The main difference is one of scale. La Sphere is based on a monstrous sphere some 28 inches in diameter, which is home to four coaxially-mounted drive units. The EOLE 2 satellite is just six inches in diameter, and houses only two coaxially-mounted drivers, a 4in midrange driver and a 29mm soft dome tweeter.

The thinking is that a spherical enclosure allows the speakers to operate as a point source, with all frequencies appearing to come from the same coordinates. Some commentators have also pointed out that the internal shape eliminates internal resonances, but this is just plain wrong, as the spherical cavity has an infinite number of identical diameters.

But the internal regularity has allowed the designers rare freedom to address the problem. Within their power and bandwidth limits, the two speakers do much the same job, and the family resemblance means they do it in much the same way.

For the EOLE 2 system, bass comes from a compact free-standing active subwoofer, the Santorin 21, which has an 8.25in bass driver and a 250W amplifier. It can be accessed at line or speaker level, with the usual control over crossover frequency, level and phase.

Beguiling to behold

First and foremost, the Cabasse system is a knockout, both visually, and in the way it has been put together. Everything about it screams 'engineering'; rival systems may offer a similar style, but I'd be prepared to argue that they lack substance in comparison. Here, all the aesthetic decisions appear to be reasoned, and the result is quirky, if not downright idiosyncratic.
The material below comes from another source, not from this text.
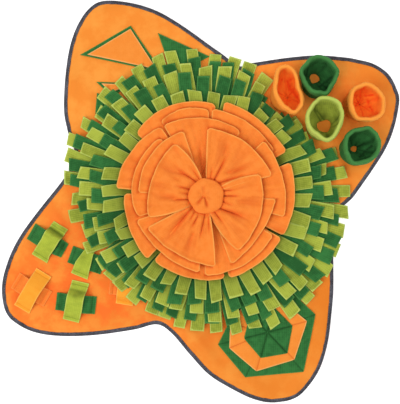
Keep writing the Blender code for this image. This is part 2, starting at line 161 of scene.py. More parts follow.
# Soft folds of the mat, which what is sewn to it outside the flower follows: start, end, half width and
# height.
wrinkles = {
    "folds": [
        ((-232, 2), (-214, -42), 9, 1.9), ((-258, -20), (-236, -58), 10, 1.7),
        ((-300, -92), (-276, -118), 11, 1.5), ((-262, -128), (-205, -122), 12, 1.5),
        ((-330, -150), (-330, -196), 10, 1.3), ((-300, -212), (-240, -222), 10, 1.6),
        ((-180, -60), (-212, -78), 9, 1.2), ((-165, -150), (-160, -205), 13, 1.5),
        ((-96, -160), (-84, -206), 12, 1.4), ((-60, -200), (-20, -248), 13, 1.8),
        ((-20, -225), (30, -290), 14, 1.9), ((45, -300), (110, -330), 13, 1.7),
        ((205, -300), (222, -200), 12, 1.8), ((160, -335), (205, -290), 12, 1.5),
        ((219, -150), (226, -60), 10, 1.3), ((262, 244), (252, 196), 12, 2.0),
        ((300, 236), (322, 205), 12, 1.7), ((333, 190), (330, 130), 12, 1.9),
        ((322, 112), (296, 66), 11, 1.7), ((240, 80), (252, 40), 10, 1.3),
        ((250, 226), (232, 178), 11, 1.6), ((120, 240), (175, 246), 9, 1.2),
        ((-225, 240), (-222, 170), 11, 1.3), ((-205, 120), (-222, 100), 9, 1.0),
        ((-190, 330), (-120, 340), 12, 1.2), ((-60, 318), (0, 280), 11, 1.2),
        ((-205, 230), (-196, 140), 14, 1.0),
    ],
    "foldScale": 2.6,
    "widthScale": 0.8,
    "overrun": 0.15,  # share of its length that a fold runs on past each end
    "fadeOver": 0.4,  # share of its length over which it fades there
    "endShare": 0.35,  # share of its height that it fades to
    "swell": 3.2,  # height and size of the broad unevenness between the folds
    "swellSize": 62.0,
    "radii": (150.0, 196.0),  # flat up to here from the flower's middle, and whole folds from there
}


def settle(x, y):
    # Height by which the mat, and all that is sewn to it, stands off the floor.
    table = wrinkles
    share = ramp(polarOf(layout["flowerCentre"], (x, y))[0], *table["radii"])
    if not share:
        return 0.0
    size, overrun, fadeOver = table["swellSize"], table["overrun"], table["fadeOver"]
    rise = table["swell"] * (0.5 + noiseAt(x / size, y / size, 3.1))
    for start, end, width, height in table["folds"]:
        t, aside = alongLine(Vector((x, y)), Vector(start), Vector(end), overrun, overrun)
        aside /= width * table["widthScale"]
        if aside < 3:
            fade = smooth((t + overrun) / fadeOver) * smooth((1 + overrun - t) / fadeOver)
            rise += table["foldScale"] * height * between(table["endShare"], 1, fade) * bell(aside)
    return max(rise, 0.0) * share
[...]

The unusual technology and build inevitably reflects on how the system performs, but for the most part this is a positive. It sounds surprisingly grown up, with a quite muscular midrange where many compact system tend to sound weedy.
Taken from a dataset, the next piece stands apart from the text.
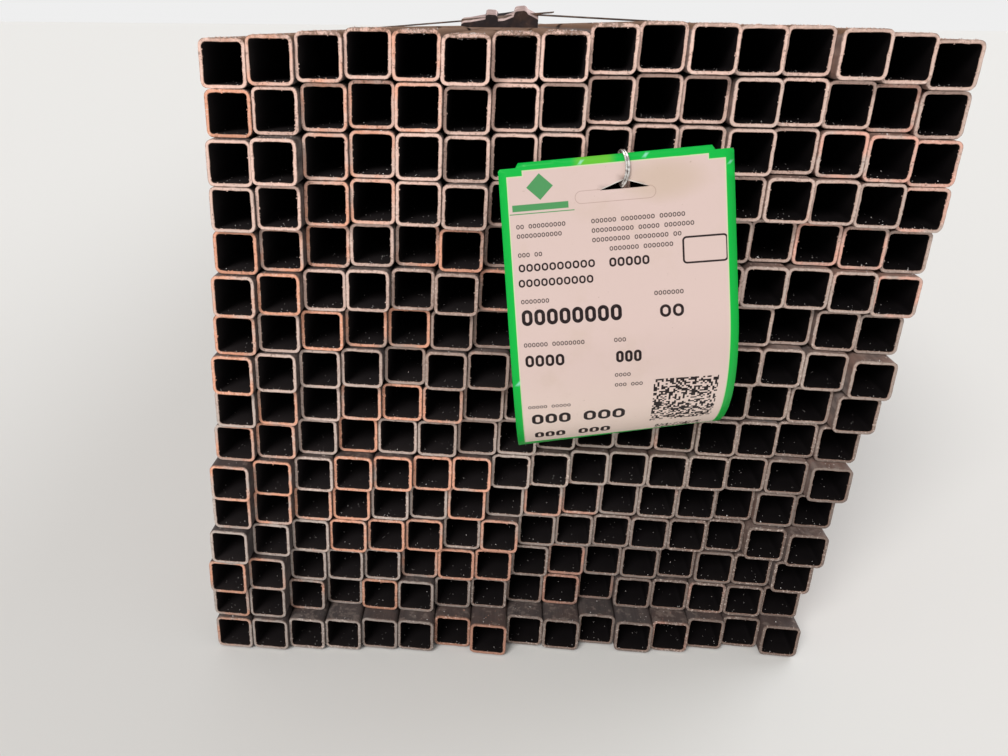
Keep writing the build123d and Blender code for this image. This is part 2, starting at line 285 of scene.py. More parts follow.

With its added depth and subwoofer warmth, a large-scale picture results. Imagery is focused and remains so even if you sit well off axis, a function of the spherical enclosures. This makes the system particularly appropriate for family-wide movie sessions, while speech is unusually clear and articulate, which makes the system great for melodramas as well as talky blockbusters like The Spirit.

The system is also very good in stereo mode. A recent BBC Classical Music magazine cover disc of Mahler and Brahms' songs gripped as a performance and caused the hairs on the back of my neck to rise. All without any excess presence or treble content.

In fact, the higher frequencies are perceptibly slightly gruff, with some loss of smoothness, perhaps a function of the large diameter tweeter dome. Yet, with a lifetime of experience of listening to music of this kind, I can say without fear of contradiction that this level of performance is very difficult to pull off at any price level.

Power handling isn't quite as spectacular as the maker's figures imply: play special-effects laden soundtracks like Wanted with the volume control set injudiciously, and the sound will clog up; the subwoofer in particular is limited by the small size of the drive unit cones, despite its 250W amplifier. But at moderate volume levels bass is agile. It can pack a jab, even if it won't knock you over at six paces.

The secret's out

The Cabasse range of speakers is still a bit of a secret in the UK, so I was surprised and delighted by how well this particular system performs. This is down to good, solid engineering, but above all, due to a design team that knows how sounds, well, sound.

I don't think it's the most polished or sweetest system in its class, but it is fundamentally articulate and musical, qualities that are much more important. It also has the elusive Wife Acceptance Factor in spades. This beautiful looking sub/sat system really can deliver the AV goods.